--- START Data lines ---
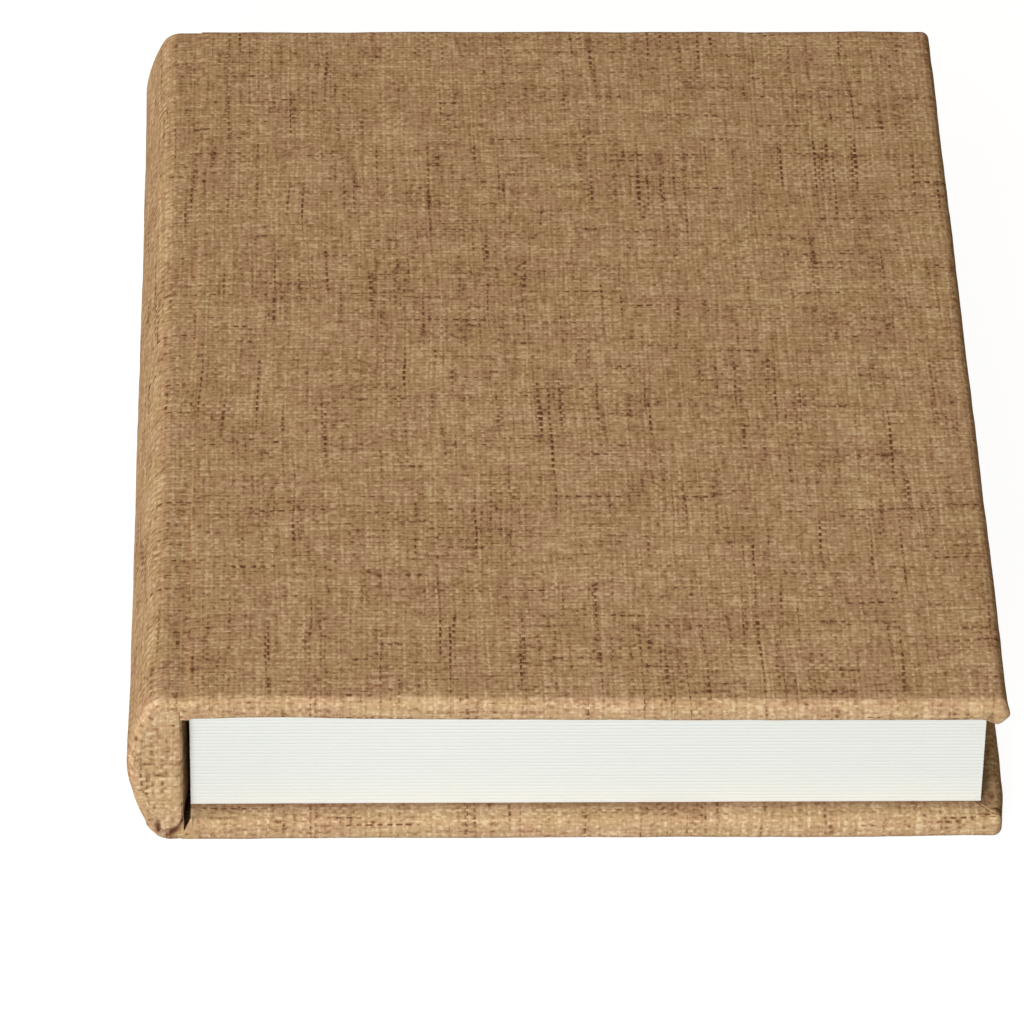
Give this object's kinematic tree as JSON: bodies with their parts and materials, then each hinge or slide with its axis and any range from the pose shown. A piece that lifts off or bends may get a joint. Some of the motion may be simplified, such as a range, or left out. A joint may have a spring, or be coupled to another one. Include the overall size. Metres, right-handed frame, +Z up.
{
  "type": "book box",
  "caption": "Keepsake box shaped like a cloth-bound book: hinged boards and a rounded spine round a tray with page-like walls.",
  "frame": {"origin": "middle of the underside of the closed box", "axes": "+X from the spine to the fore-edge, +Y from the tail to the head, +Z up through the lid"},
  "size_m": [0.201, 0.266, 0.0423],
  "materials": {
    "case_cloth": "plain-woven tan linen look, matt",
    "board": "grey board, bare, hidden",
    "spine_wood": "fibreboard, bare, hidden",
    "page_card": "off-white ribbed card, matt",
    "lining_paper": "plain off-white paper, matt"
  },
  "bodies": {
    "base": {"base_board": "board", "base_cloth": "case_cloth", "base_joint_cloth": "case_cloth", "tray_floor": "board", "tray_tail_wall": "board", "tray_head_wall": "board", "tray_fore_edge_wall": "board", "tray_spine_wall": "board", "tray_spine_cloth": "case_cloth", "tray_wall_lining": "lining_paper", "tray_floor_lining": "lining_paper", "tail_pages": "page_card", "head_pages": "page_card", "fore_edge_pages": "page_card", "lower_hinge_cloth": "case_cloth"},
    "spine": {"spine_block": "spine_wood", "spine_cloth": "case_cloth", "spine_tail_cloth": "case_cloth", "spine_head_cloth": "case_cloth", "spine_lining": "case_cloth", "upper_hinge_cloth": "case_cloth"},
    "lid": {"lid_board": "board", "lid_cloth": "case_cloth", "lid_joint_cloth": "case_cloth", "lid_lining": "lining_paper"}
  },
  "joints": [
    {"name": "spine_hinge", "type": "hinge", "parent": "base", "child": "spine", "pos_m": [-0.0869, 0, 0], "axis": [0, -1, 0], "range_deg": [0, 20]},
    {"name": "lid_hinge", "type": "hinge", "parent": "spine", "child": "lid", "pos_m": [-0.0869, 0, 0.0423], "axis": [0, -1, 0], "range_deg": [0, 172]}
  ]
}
--- END Data lines ---
Written task>
Copy out the material above in its entirety. Every detail must match.

Full answer>
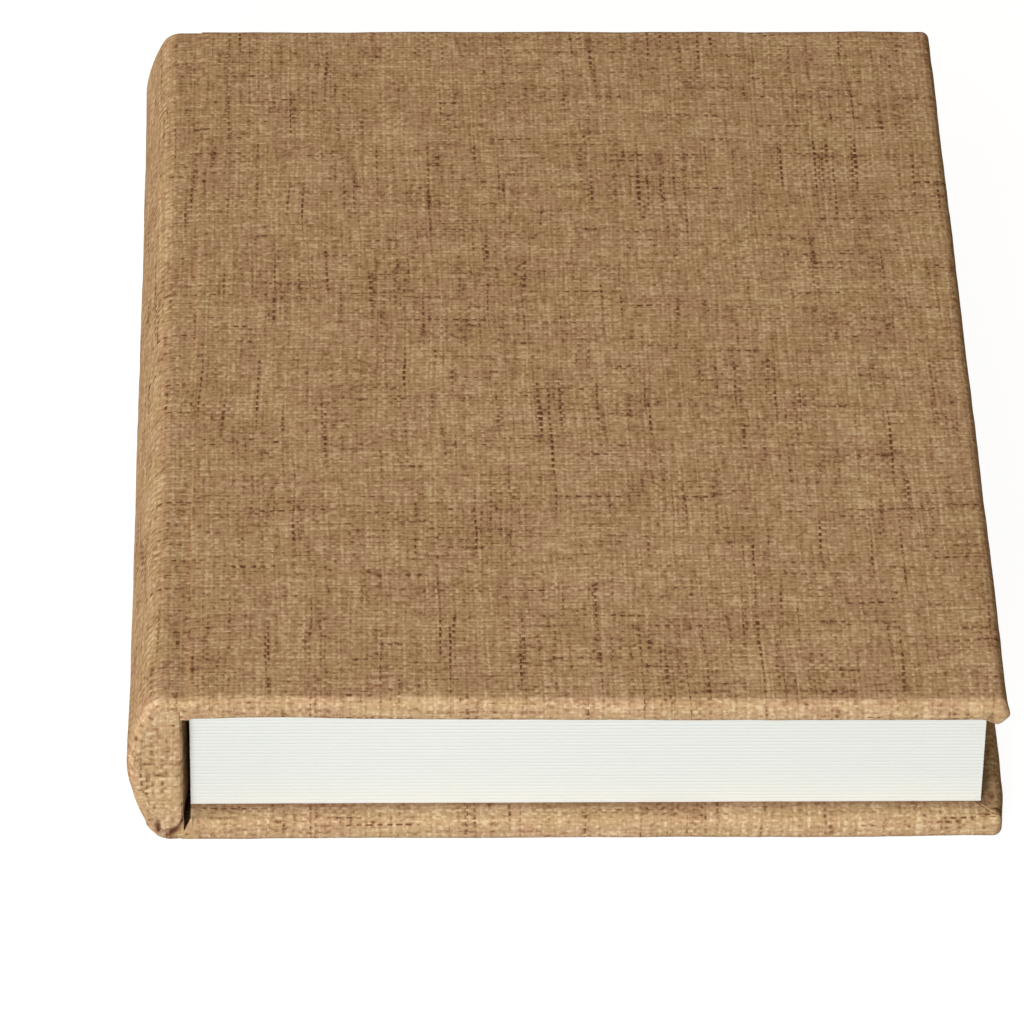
Give this object's kinematic tree as JSON: bodies with their parts and materials, then each hinge or slide with its axis and any range from the pose shown. A piece that lifts off or bends may get a joint. Some of the motion may be simplified, such as a range, or left out. A joint may have a spring, or be coupled to another one. Include the overall size. Metres, right-handed frame, +Z up.
{
  "type": "book box",
  "caption": "Keepsake box shaped like a cloth-bound book: hinged boards and a rounded spine round a tray with page-like walls.",
  "frame": {"origin": "middle of the underside of the closed box", "axes": "+X from the spine to the fore-edge, +Y from the tail to the head, +Z up through the lid"},
  "size_m": [0.201, 0.266, 0.0423],
  "materials": {
    "case_cloth": "plain-woven tan linen look, matt",
    "board": "grey board, bare, hidden",
    "spine_wood": "fibreboard, bare, hidden",
    "page_card": "off-white ribbed card, matt",
    "lining_paper": "plain off-white paper, matt"
  },
  "bodies": {
    "base": {"base_board": "board", "base_cloth": "case_cloth", "base_joint_cloth": "case_cloth", "tray_floor": "board", "tray_tail_wall": "board", "tray_head_wall": "board", "tray_fore_edge_wall": "board", "tray_spine_wall": "board", "tray_spine_cloth": "case_cloth", "tray_wall_lining": "lining_paper", "tray_floor_lining": "lining_paper", "tail_pages": "page_card", "head_pages": "page_card", "fore_edge_pages": "page_card", "lower_hinge_cloth": "case_cloth"},
    "spine": {"spine_block": "spine_wood", "spine_cloth": "case_cloth", "spine_tail_cloth": "case_cloth", "spine_head_cloth": "case_cloth", "spine_lining": "case_cloth", "upper_hinge_cloth": "case_cloth"},
    "lid": {"lid_board": "board", "lid_cloth": "case_cloth", "lid_joint_cloth": "case_cloth", "lid_lining": "lining_paper"}
  },
  "joints": [
    {"name": "spine_hinge", "type": "hinge", "parent": "base", "child": "spine", "pos_m": [-0.0869, 0, 0], "axis": [0, -1, 0], "range_deg": [0, 20]},
    {"name": "lid_hinge", "type": "hinge", "parent": "spine", "child": "lid", "pos_m": [-0.0869, 0, 0.0423], "axis": [0, -1, 0], "range_deg": [0, 172]}
  ]
}